In definitiva, dice Abbracchio, "ci sono migliaia di spiegazioni possibili. E quando vedo questo mi ricordo sempre di una frase del Nobel Rita Levi Montalcini, nel suo libro 'Elogio dell'imperfezione'. Lei spiega che quando ti trovi di fronte a un dato inaspettato, non devi cercare di farlo quadrare a tutti i costi con la tua ipotesi. Lascialo lì, osservalo, fai altri esperimenti e prima o poi ti dirà qualcosa e sarà molto più chiaro".

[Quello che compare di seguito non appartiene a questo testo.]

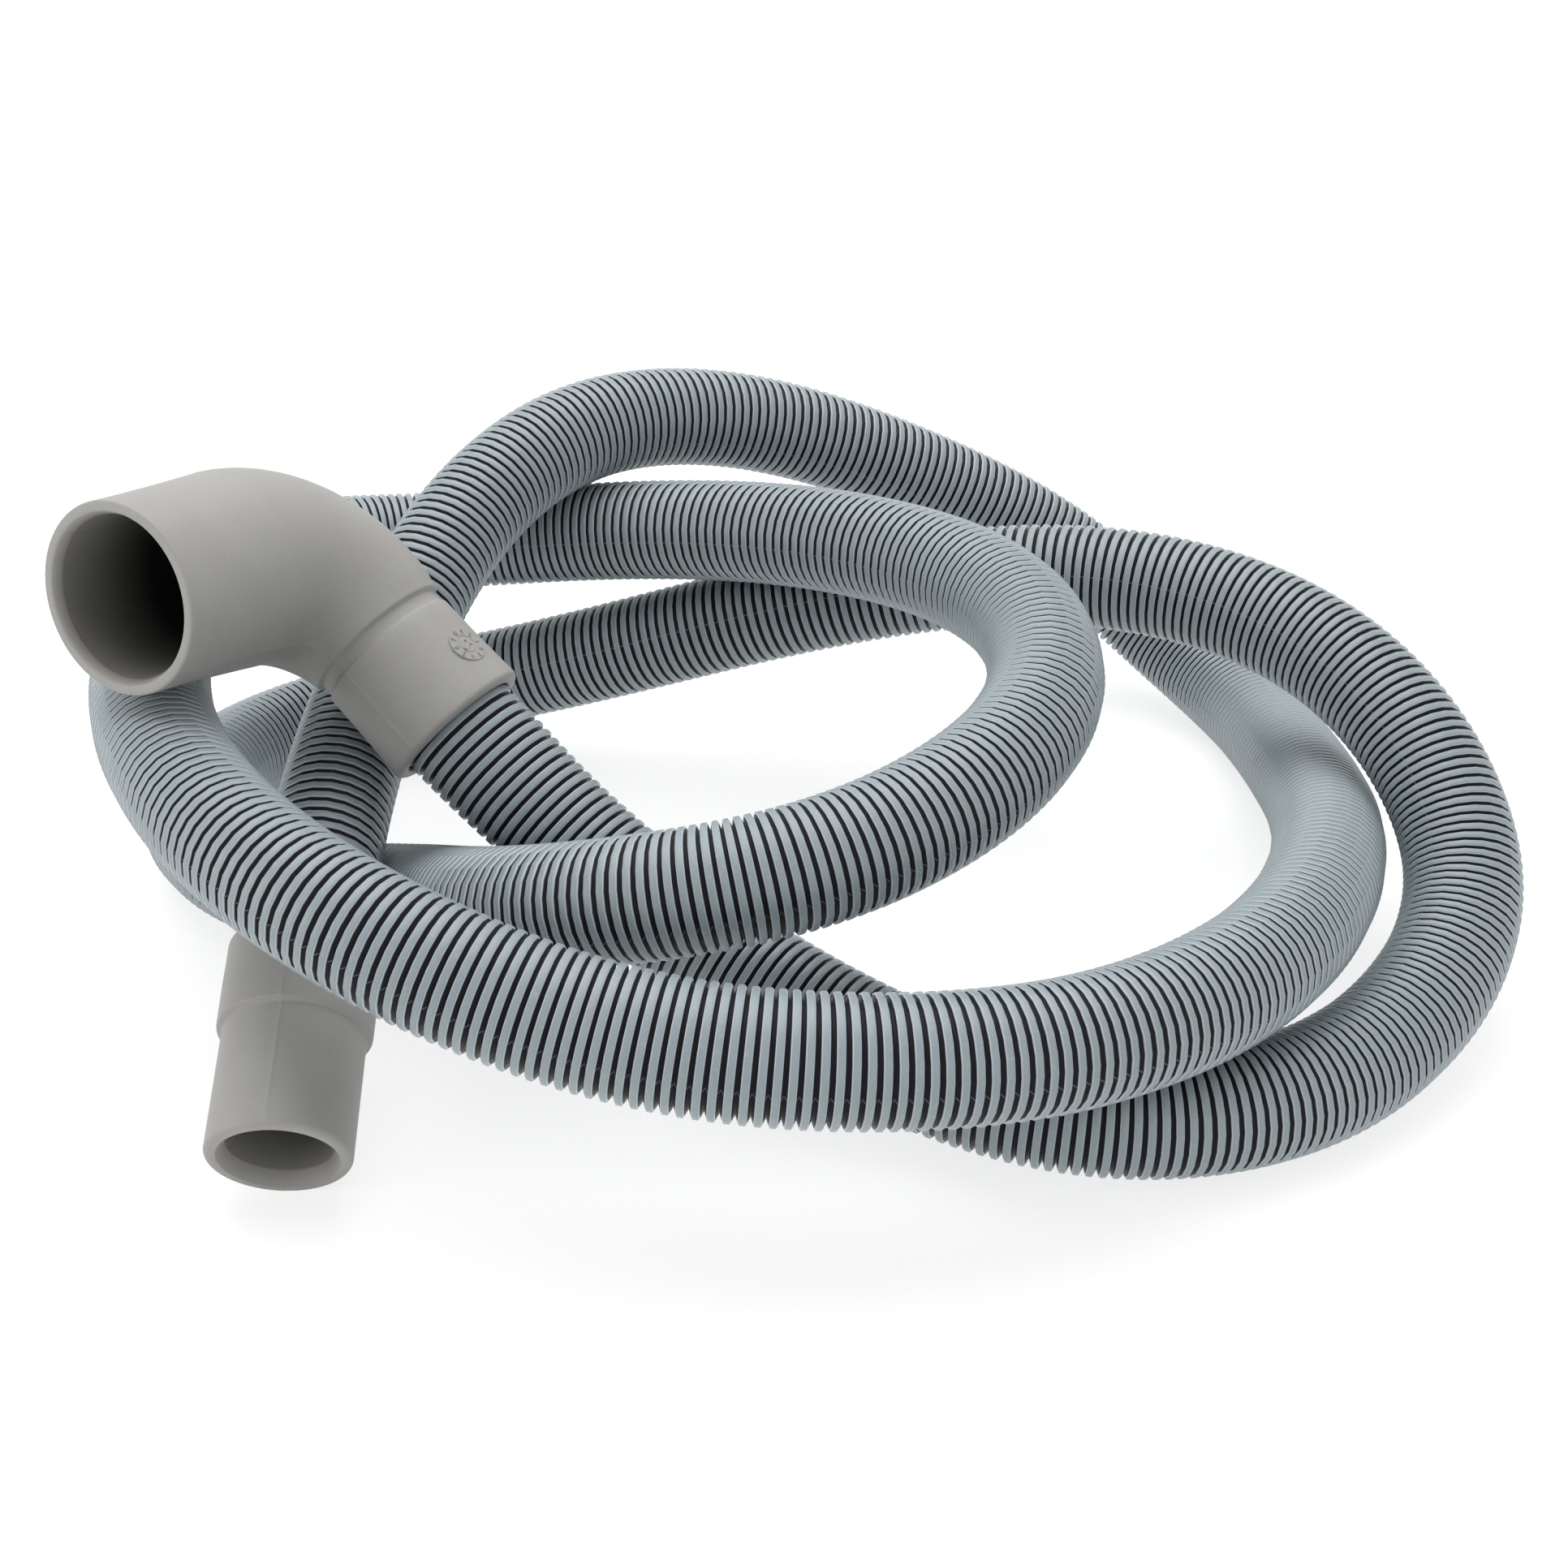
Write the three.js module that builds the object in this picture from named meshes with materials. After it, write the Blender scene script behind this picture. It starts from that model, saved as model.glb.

"Non riesco a capire tutta questa reazione così violenta ai dati presentati - conclude - Io posso dire in questo momento che sono sicuri ed è importante che non ci siano bias. Anzi li mettiamo a disposizione della comunità scientifica alla quale chiediamo ulteriori studi, visto che non capiamo le cose in pieno mettiamoci a lavorare insieme per capirle. Gli indizi che ci fosse qualcosa di simile a questo virus o il virus stesso ben prima" dell'inizio ufficiale di tutto, "ci sono già e sono molti. L'esito di questo studio è inaspettato fino a un certo punto. E' la dimostrazione di un sospetto che c'era prima. E sarebbe bello che chiunque abbia nella sua banca dati campioni biologici, come prelievi di sangue con queste caratteristiche, li mettesse a disposizione della scienza per ulteriori verifiche. Solo così si arriverà alla verità. Ora siamo a metà strada".